Tips for anyone with less light and more moisture in their wishful new garden planting area*:
To each 5" round/sq. planting hole about 6-8" deep, add two teaspoonsful of crushed, new, untreated charcoal briquettes over 1 cup of gravel and 1 cup of straight compost. On top of the compost, add 1 tsp. of crushed, new, untreated charcoal briquettes and 1 cup of washed playsand.
Place a 4" size young plant that requires less sun into the hole and add compost all around to fill in sides about 3" with medium pressure, water with 1 cup of 1/4 tsp. vinegar water and 1/4 tsp. baking soda (bicarbonate of soda) to each 16 oz. water, filling loosely with compost for any remaining space uncovered and lightly tamp down all around plant.
Break in half one old or damaged Computer Disk and place on top of smoothed soil around stem of plant base, silver side up, so that it reflects sunlight to the plant AND repels many plant pests/birds.
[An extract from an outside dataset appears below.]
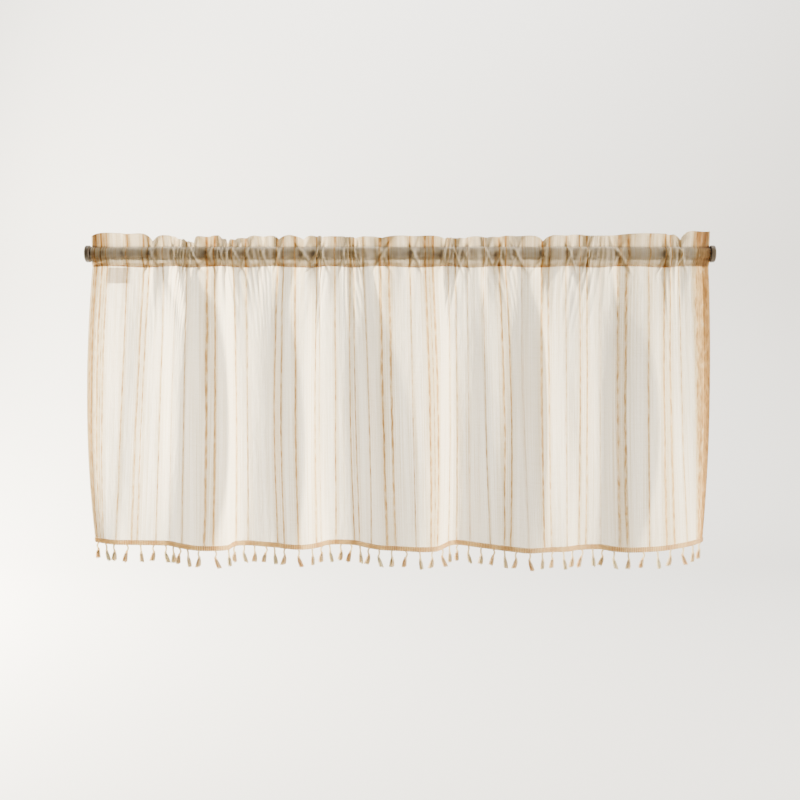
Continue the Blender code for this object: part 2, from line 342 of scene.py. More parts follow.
def pleats(flat, height):
    """Two narrow pleats that cross over the rod at each pinch and fade below the seam, as a height
    toward the room."""
    kept = np.maximum(height, seam_below - pleat_tail)
    rise = np.zeros(np.broadcast(flat, height).shape)
    for number, place in enumerate(PINCHES[2:-1, 0]):
        slant = (0.55, -0.45, 0.35, -0.6)[number % 4]
        for way, tall in ((slant, upper_pleat), (-0.7 * slant, lower_pleat)):
            middle = place + way * kept
            rise += tall * np.exp(-(((flat - middle) / pleat_wide) ** 2))
    return rise * np.exp(-((np.maximum(seam_below - height, 0.0) / pleat_reach) ** 1.5))


def gathered(flat, height):
    """How far gathers and pleats stand toward the room, at this height from the rod's axis."""
    crowding = puff_at(flat)[3]
    from_pinch = np.abs(PINCHES[:, 0] - np.asarray(flat)[..., None]).min(axis=-1)
    crowding = crowding * (0.3 + 0.7 * np.exp(-((from_pinch / pinch_grip) ** 2)))
    below = np.maximum(seam_below - height, 0.0)
    tall = np.minimum(12.0 * crowding, gather_tall)
    small = tall * gathers(flat, height) * np.exp(-((below / gather_reach) ** 1.2))
    above = np.clip((height - seam_above) / 14.0, 0.0, 1.0)
    return small + pleats(flat, height) * (1 - 0.8 * above)


def creased(flat, drop):
    """How far the creases below the pocket stand into the room."""
    height = np.zeros(np.broadcast(flat, drop).shape)
    for start, end, reach, rise, width in CREASES:
        share = np.clip(drop / reach, 0, 1)
        middle = start + (end - start) * share
        spread = width * (1 + 1.2 * share)
        height += crease_gain * rise * (1 - share) ** 1.3 * np.exp(-(((flat - middle) / spread) ** 2))
    return height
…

The plant will seldom need watering, and the moisture that is in the soil already will be sweetened by the Vinegar/Soda water, charcoal and sand, allowing for plant growth, UNLESS there is underlying fungus, mildew, or disease already in the area. Even so, the solution/mixture/drainage layers should retard it's spread to the new plants. Should the plant base be larger or multiple stalks, simply widen the spread of the two Computer disk space to accommodate the width needed OR, if necessary, add a third disc half overlapping the first two.
Then, if labeling is needed or desired, break off the plastic handle of USED white disposable flatware, and mark with a Sanford Ultra Fine point permanent marker, the plant name/date planted, and stick outside of the dripline of the plant, near outer edge of discs.
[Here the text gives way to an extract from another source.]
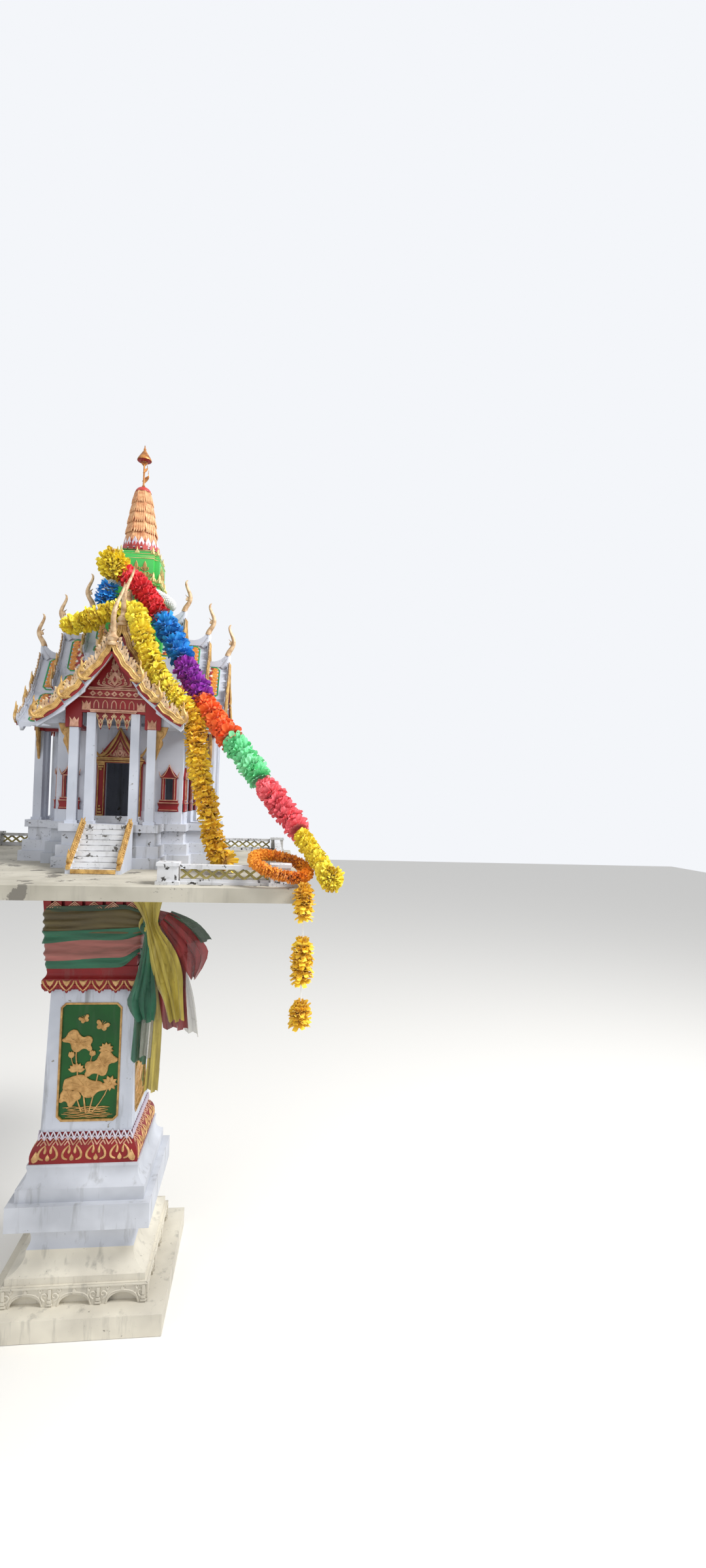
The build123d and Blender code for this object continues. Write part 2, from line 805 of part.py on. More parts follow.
# Red gable walls: a tympanum over stepped beams that rest on the columns
for group, sides in porch_groups.items():
    with BuildPart() as gable_wall:
        for side in sides:
            line = outer_line(front_outer_ridge if side == "front" else outer_ridge)
            face = porch_reach[side]
            back = face - column_width
            foot = floor_level + outer_column_height
            raised = floor_level + inner_column_height
            outside = outer_column_offset + column_width
            inside = lifted(line, -roof_shell)
            under = [point for point in inside if point[0] < outside]
            end_x, end_z = next(point for point in inside if point[0] >= outside)
            start_x, start_z = under[-1]
            meet = start_z + (end_z - start_z) * (outside - start_x) / (end_x - start_x)
            plate = under + [
                (outside, meet), (outside, foot), (shoulder, foot), (shoulder, raised), (0, raised)]
            prism(side, face - gable_wall_thickness, face, plate)
            centre_beam = [(0, raised), (shoulder, raised), (shoulder, floor_level + beam_top),
                           (0, floor_level + beam_top)]
            side_beam = [(shoulder, foot), (outside, foot), (outside, floor_level + wall_height),
                         (shoulder, floor_level + wall_height)]
            prism(side, back, face - gable_wall_thickness, centre_beam, side_beam)
            return_beam = [(outer_column_offset - column_width / 2, foot),
                           (outer_column_offset + column_width / 2, foot),
                           (outer_column_offset + column_width / 2, floor_level + wall_height),
                           (outer_column_offset - column_width / 2, floor_level + wall_height)]
            prism(side, wall_half_width, back, return_beam)
    save(gable_wall, f"{group}_gable_walls" if len(sides) > 1 else f"{group}_gable_wall")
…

*Remember to keep all unnecessary branches, dead or alive, trimmed from what is over-shading the area as well, if possible. If the soil is rocky or filled with extensive roots, this formula will not work unless roots are small enough to cut out. Do not use this formula for cactus or Sedum that require much sun and dryer soil. However, plant growth for partial shade loving plants will be competing with the overgrown root system and new plants will likely not survive. Use wisdom and common sense in any case.